Freitag, 19. April 2024

Archiv


Exzess mit Folgen

Medizin. - Moderne bildgebende Verfahren ermöglichen bislang ungeahnte Einblicke ins Hirn. Damit kommen Wissenschaftler nun auch den Verheerungen, die massiver Alkoholkonsum dort auslöst, auf die Spur. Dabei zeigt sich, dass besonders das sogenannte Kampftrinken schwere Auswirkungen hat.

Von Suzanne Krause | 16.12.2010
    Jean-Luc Martinot ist auf Stippvisite in der strahlenmedizinischen Abteilung, im Untergeschoss des Krankenhauses von Orsay, im Süden von Paris. In einem abgedunkelten Raum sitzen zwei Techniker am Computer und steuern ein hochmodernes Tomographie-Gerät: ein zwei Meter grosser Würfel, weiss verkleidet, hinter dicken Glasscheiben, in seiner Mitte ein schmales Loch. Gerade gross genug für den Kopf der Patientin, die auf der Bahre vor dem Diagnosegerät liegt. Der Inserm-Forscher Martinot präsentiert stolz die leistungsfähige Positronen-Kamera.

    "Sie erfasst unterschiedliche Punkte im Hirn, die gerade mal zwei Millimeter voneinander entfernt liegen. Kein anderes Gerät auf dem Markt schafft eine derart hohe räumliche Auflösung."

    In einem Nebentrakt hält der Forschungsleiter vor einer Tür. Aufkleber warnen: Achtung, starkes Magnetfeld. Im Inneren des hermetisch abgeschotteten Raums steht ein Kernspin-Tomograph.

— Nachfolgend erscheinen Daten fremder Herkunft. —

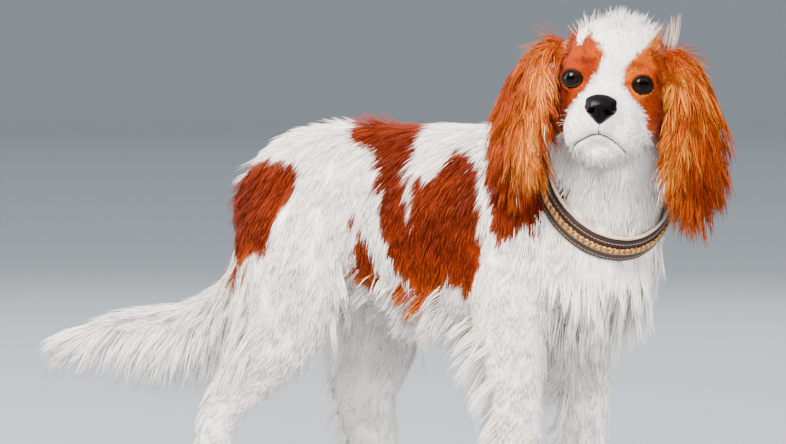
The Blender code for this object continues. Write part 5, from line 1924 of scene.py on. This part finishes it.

    "Für unsere Studien kombinieren wir die Anwendung der beiden Geräte. Der Kernspin-Tomograph liefert uns Bilder von der Anatomie des Hirns. Und denen überlagern wir die Aufnahmen der biochemischen Abläufe im Hirn, die der Positronen-Tomograph erstellt."

    Auf diese Weise können die Wissenschaftler in Orsay sichtbar machen, welche strukturellen Änderungen Alkoholsucht im Gehirn hervorruft. Martinot gewann 31 erwachsene Alkoholkranke für sein Projekt. Männer mittleren Alters und in guter sozialer Stellung. Doch bei kognitiven Tests lag ihre Leistung weit unter der von Nichttrinkern. Dichtemessungen im Hirn zeigten: im Vergleich zu Nichttrinkern verfügten die Alkoholabhängigen über zwanzig Prozent weniger Masse an grauer Hirnsubstanz, also Nervenzellen. Ähnliches gilt für die weisse Substanz.

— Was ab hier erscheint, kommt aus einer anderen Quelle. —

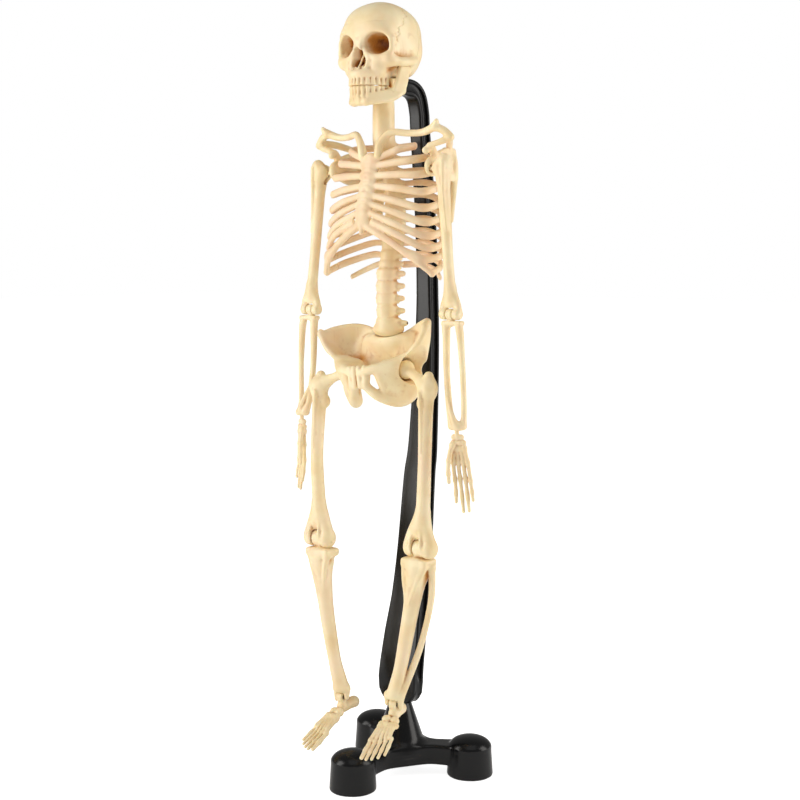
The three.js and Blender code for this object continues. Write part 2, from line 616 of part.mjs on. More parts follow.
function thigh(side) {
  const k = vec(side * KNEE.x, KNEE.y, KNEE.z);
  const head = ball(vec(0, 0, 0), vec(HIP_BALL, HIP_BALL, HIP_BALL), 10, 7);
  const neck = rod(vec(side * 1, 0, 0), vec(side * 14, -3, -4), 2.6, 3.4, 6);
  const trochanter = ball(vec(side * 14.6, -3.4, -3.4), vec(3.8, 4, 4.4), 7, 5);
  const line = [vec(13.6, -3.4, -4), vec(13.6, -4.6, -14), vec(14, -5.6, -40), vec(13.4, -5.4, -62), KNEE];
  const shaft = bar(mirrored(line, side), [3.8, 3, 2.9, 3.6, 5.6], 6, 7);
  const slot = block(vec(k.x - 2.6, k.y - 9, k.z - 9), vec(k.x + 2.6, k.y + 9, k.z + 7.6));
  const hole = drum(k, KNEE_PIN + GAP, 12, 6);
  const room = join(
    block(vec(Math.min(0, side * -6), -1.3, -6), vec(Math.max(0, side * -6), 1.3, 6)),
    rod(vec(0, -1.3, 0), vec(0, 1.3, 0), 3.4, 3.4, 12),
  );
  return cut(join(head, neck, trochanter, shaft, drum(k, 5.8, 8)), slot, hole, room);
}

function shin(side, yaw) {
  const a = vec(side * ANKLE.x, ANKLE.y, ANKLE.z);
  const tongue = drum(vec(0, 0, 0), 5.6, 2.3);
  const plateau = rod(vec(0, 0, -6.3), vec(0, 0, -13), 8, 4.6, 9, 0.75);
  const stem = block(vec(-2.3, -3.4, -7), vec(2.3, 3.4, 0));
  const tibiaLine = [
    vec(-1, -0.6, -11), vec(-5, -1.4, -28), vec(-10, -1.4, -50), vec(ANKLE.x + 2, ANKLE.y, ANKLE.z + 8),
  ];
  const fibulaLine = [
    vec(5, 1.6, -10), vec(1.4, 2.4, -28), vec(-4, 2, -50), vec(ANKLE.x + 4.6, ANKLE.y + 1, ANKLE.z + 6),
  ];
  const tibia = bar(mirrored(tibiaLine, side), [4, 3, 2.3, 3], 5, 6);
  const fibula = bar(mirrored(fibulaLine, side), [1.7, 1.2, 1.2, 1.8], 4, 5);
  const fork = join(
    rod(vec(a.x + side * 2, a.y, a.z + 9), vec(a.x + side * 0.4, a.y, a.z + 4), 3.2, 4.1, 7, 0.8),
    drum(a, 2.6, 4, 10, yaw),
    block(vec(a.x - 4, a.y - 2.4, a.z), vec(a.x + 4, a.y + 2.4, a.z + 5), yaw),
  );
  const slot = block(vec(a.x - 2, a.y - 8, a.z - 6), vec(a.x + 2, a.y + 8, a.z + 4), yaw);
  const holes = [drum(vec(0, 0, 0), KNEE_PIN + GAP, 6, 6), drum(a, SMALL_PIN + GAP, 8, 6, yaw)];
  return cut(join(tongue, plateau, stem, tibia, fibula, fork), slot, ...holes);
}

function foot(side) {
  const tongue = join(drum(vec(0, 0, 0), 2.4, 1.6), block(vec(-1.6, -2, -5), vec(1.6, 2, 0)));
  const heelBall = ball(vec(0, 4.4, -6), vec(3, 4.4, 3.2), 7, 5);
  const instep = ball(vec(0, -2, -5.6), vec(3.8, 6, 2.6), 7, 5);
  const tips = [[-4.4, -31, 1.5], [-2.2, -32, 1.05], [0.1, -31, 1.05], [2.3, -29.4, 1.05], [4.4, -27, 1.05]];
  const toes = tips.map(([x, reach, r]) => {
    const line = [vec(x * 0.5, -4, -5), vec(x * 0.95, -16, -6), vec(x * 1.1 + 0.3, reach, -7.4)];
    return bar(mirrored(line, side), [r * 1.3, r, r * 0.8], 2, 4);
  });
  return cut(join(tongue, heelBall, instep, ...toes), drum(vec(0, 0, 0), SMALL_PIN + GAP, 4, 6));
}

// ---- assembly ----
const model = new THREE.Group();
model.position.y = HUB_BACK;

function place(parent, name, body, material, at = vec(0, 0, 0)) {
  const mesh = meshOf(name, body, material);
  mesh.position.copy(at);
  parent.add(mesh);
  return mesh;
}

function joint(parent, name, at) {
  const group = new THREE.Group();
  group.name = name;
  group.position.copy(at);
  parent.add(group);
  return group;
}

place(model, "stand_base", standBase(), blackGloss);
place(model, "stand_post", standPost(), blackGloss);
place(model, "post_screw", postScrew(), steel);
for (const where of Object.keys(FOOT_ANGLES)) {
  place(model, `foot_cover_${where}`, footCover(footCentre(where)), blackGloss);
  place(model, `foot_ballast_${where}`, footBallast(footCentre(where)), steel);
}

const spineSolid = spine();
const allRibs = ribs();
place(model, "spine", spineSolid, bone);
place(model, "rib_cage_front", ribCageFront(allRibs), ribBone);
place(model, "rib_cage_back", ribCageBack(allRibs, spineSolid), ribBone);

const wholeSkull = skull();
place(model, "skull_front", skullHalf(wholeSkull, true), bone);
place(model, "skull_back", skullHalf(wholeSkull, false), bone);
place(model, "mandible", mandible(), bone);

const waist = joint(model, "pelvis_frame", vec(PELVIS_SHIFT, WAIST.y, WAIST.z));
waist.rotation.y = -rad(PELVIS_TILT);
place(waist, "pelvis", pelvis(), bone);
waist.updateMatrix();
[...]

    "In der weissen Substanz sind alle Nervenfasern gebündelt, die die unterschiedlichen Hirnpartien miteinander verbinden. Sie ermöglicht dem Gehirn, Verknüpfungen herzustellen. Wir fanden heraus, dass der Hirnsubstanzverlust in der Gedächtnisregion in Zusammenhang steht mit dem Leistungsabfall bei Gedächtnistests. Ähnliches zeigt sich in anderen Hirnbereichen. Dementsprechend schnitten unsere Versuchspersonen auch bei Aufmerksamkeitstests schlecht ab."

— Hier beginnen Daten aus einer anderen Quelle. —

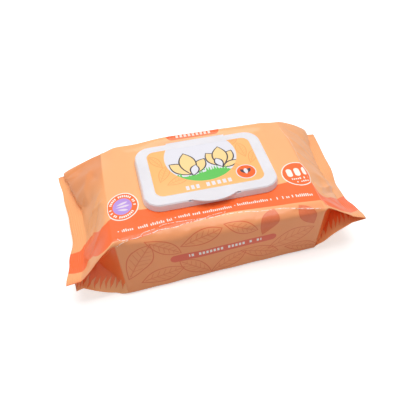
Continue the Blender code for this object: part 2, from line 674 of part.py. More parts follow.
def main():
    for old in list(bpy.data.objects):
        bpy.data.objects.remove(old)
    plastic = material("white_polypropylene", (0.90, 0.88, 0.89), 0.38)
    film_pack()
    lid_base(plastic)
    seal_label(material("seal_film", (0.86, 0.87, 0.90), 0.30))
    cover = lid_cover(plastic)
    label = lid_label(material("printed_label", (0.98, 0.60, 0.28), 0.40))
    hang_on_hinge(cover, label)


main()
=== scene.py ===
"""Wet wipes pack: the looks of its printed film, lid and label, and the studio round it.

Metres, +Z up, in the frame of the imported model. The tab of the lid points to -Y.
"""

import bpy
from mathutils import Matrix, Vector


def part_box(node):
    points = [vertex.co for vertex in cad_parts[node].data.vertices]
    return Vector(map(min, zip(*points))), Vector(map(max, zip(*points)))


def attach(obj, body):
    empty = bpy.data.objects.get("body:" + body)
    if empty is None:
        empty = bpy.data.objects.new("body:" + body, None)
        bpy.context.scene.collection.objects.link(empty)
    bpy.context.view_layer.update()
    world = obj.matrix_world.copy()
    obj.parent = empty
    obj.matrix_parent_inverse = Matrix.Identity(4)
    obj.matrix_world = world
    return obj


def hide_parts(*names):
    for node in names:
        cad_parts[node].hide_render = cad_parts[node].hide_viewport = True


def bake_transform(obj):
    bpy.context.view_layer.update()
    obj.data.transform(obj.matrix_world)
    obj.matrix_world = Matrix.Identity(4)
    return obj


bl_info = {
    "name": "Wet Wipes Pack",
    "version": (1, 0, 0),
    "blender": (4, 5, 0),
    "location": "View3D > Sidebar > Wipes Pack",
    "description": "A film pack of wet wipes with a hinged lid, and the studio round it",
    "category": "Object",
}

from math import acos, cos, degrees, exp, hypot, pi, radians, sin

import bmesh
import bpy
from mathutils import Matrix, Vector, noise

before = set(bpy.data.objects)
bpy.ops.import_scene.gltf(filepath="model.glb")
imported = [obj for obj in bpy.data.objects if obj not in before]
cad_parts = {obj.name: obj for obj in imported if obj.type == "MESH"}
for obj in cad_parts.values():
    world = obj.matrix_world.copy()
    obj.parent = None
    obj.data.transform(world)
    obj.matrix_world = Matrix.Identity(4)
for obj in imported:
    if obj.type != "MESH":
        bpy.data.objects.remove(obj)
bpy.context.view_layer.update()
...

    Die Wissenschaftler fragten sich, ob der signifikante Mangel an Hirnsubstanz mit der Alkoholmenge zusammenhängt, die jemand im Laufe seines Lebens konsumiert hat. Oder eher mit der Alkoholsorte. Forscher aus Göttingen hatten das Hirngewebe bei Alkoholikern vermessen und erklären, Weintrinken lasse das Hirn stärker schrumpfen als Bier. Entscheidend ist der Zeitpunkt des ersten Vollrauschs, sagt Jean-Luc Martinot. Seine Versuchspersonen datierten ihn auf das Alter zwischen 13 und 16. Der Inserm-Forscher resümiert: je jünger der Trinker, desto massiver der Verlust an grauer Hirnmasse in bestimmten Hirnregionen.

    "Wir erklären uns das folgendermassen: der Alkoholkonsum beeinflusst den Reifeprozess des Hirns in der Jugendzeit. Dass diese Entwicklungsphase einher geht mit zahlreichen körperlichen Veränderungen, ist hinlänglich bekannt. Seit zehn Jahren weiss man, dass sich im Hirn von Jugendlichen die Masse an grauer und weisser Substanz sehr verändert. Und seit kurzem weiss man, dass Giftstoffe bei Heranwachsenden höchstwahrscheinlich die Hirnentwicklung beeinträchtigen."

    Im vergangenen Sommer berichteten amerikanische Forscher: Alkoholkonsum bei jungen Affen lässt Stammzellen im Hirn absterben. Dass dies auch beim Menschen passiert, ist noch nicht belegt, aber auch nicht auszuschliessen.

    "Was für junge Leute am schädlichsten ist, ist weniger der chronische Alkoholkonsum, sondern vor allem der massive Missbrauch beim Kampftrinken."

    Neue Impulse für die Alkoholismus-Forschung erhofft sich Martinot von einem kürzlich gestarteten europäischen Projekt. Da arbeiten unter anderem Neurobiologen, Neuropsychologen und Genetiker am interdisziplinären Brückenschlag. Um die Krankheit Alkoholsucht besser zu verstehen.